TASK OBJECTIVE.
Write out every line of the material exactly as it appears.

━━ DATA ━━

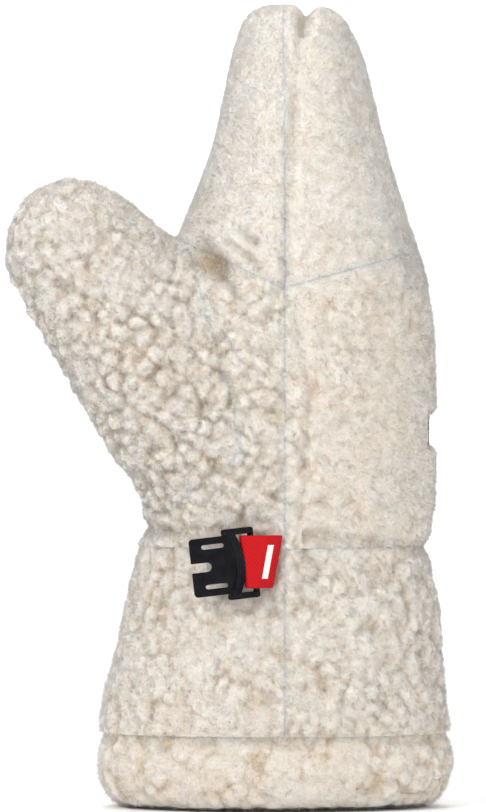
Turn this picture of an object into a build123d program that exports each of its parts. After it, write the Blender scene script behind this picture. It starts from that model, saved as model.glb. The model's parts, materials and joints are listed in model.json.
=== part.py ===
"""Sherpa fleece mitten for the right hand, with a finger cap that flips back over the hand.

The mitten stands on its cuff: +Z runs to the fingertips, -X is the palm side, +X the back of the
hand, and -Y the thumb edge with the webbing loop and the plastic glove hook. The origin is the
middle of the cuff opening, in the plane of the hem.
"""
import os
from itertools import pairwise
from math import cos, radians, sin, sqrt, tan

from build123d import *

os.makedirs("parts", exist_ok=True)

# ---------------------------------------------------------------- driving dimensions, millimetres
# Heights above the hem plane
hem_height = 30.0
wrist_height = 104.0
hinge_height = 222.0
tip_height = 322.0

# Outer surface at each level: palm face X, back face X and half the breadth in Y
hem_palm_x, hem_back_x, hem_half_breadth = -71.0, 71.0, 48.0
cuff_palm_x, cuff_back_x, cuff_half_breadth = -62.0, 67.5, 45.5
wrist_palm_x, wrist_back_x, wrist_half_breadth = -56.0, 61.5, 43.0
hand_palm_x, hand_back_x, hand_half_breadth = -49.0, 64.0, 51.0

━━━

RESULT BELOW.
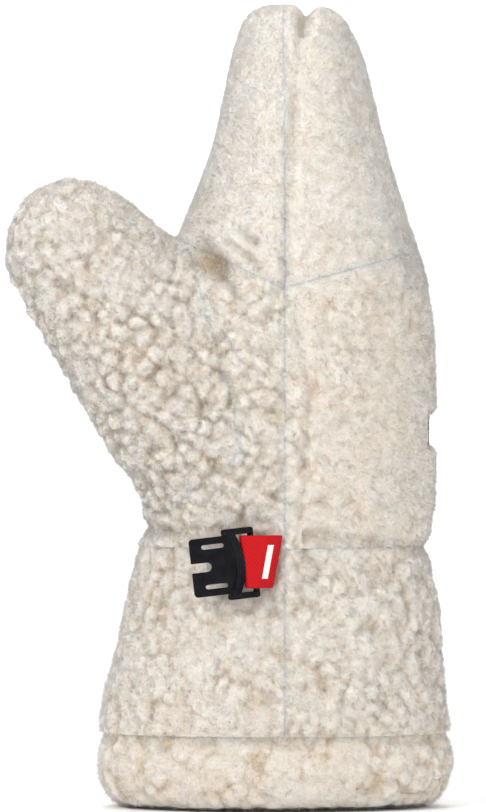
Turn this picture of an object into a build123d program that exports each of its parts. After it, write the Blender scene script behind this picture. It starts from that model, saved as model.glb. The model's parts, materials and joints are listed in model.json.
=== part.py ===
"""Sherpa fleece mitten for the right hand, with a finger cap that flips back over the hand.

The mitten stands on its cuff: +Z runs to the fingertips, -X is the palm side, +X the back of the
hand, and -Y the thumb edge with the webbing loop and the plastic glove hook. The origin is the
middle of the cuff opening, in the plane of the hem.
"""
import os
from itertools import pairwise
from math import cos, radians, sin, sqrt, tan

from build123d import *

os.makedirs("parts", exist_ok=True)

# ---------------------------------------------------------------- driving dimensions, millimetres
# Heights above the hem plane
hem_height = 30.0
wrist_height = 104.0
hinge_height = 222.0
tip_height = 322.0

# Outer surface at each level: palm face X, back face X and half the breadth in Y
hem_palm_x, hem_back_x, hem_half_breadth = -71.0, 71.0, 48.0
cuff_palm_x, cuff_back_x, cuff_half_breadth = -62.0, 67.5, 45.5
wrist_palm_x, wrist_back_x, wrist_half_breadth = -56.0, 61.5, 43.0
hand_palm_x, hand_back_x, hand_half_breadth = -49.0, 64.0, 51.0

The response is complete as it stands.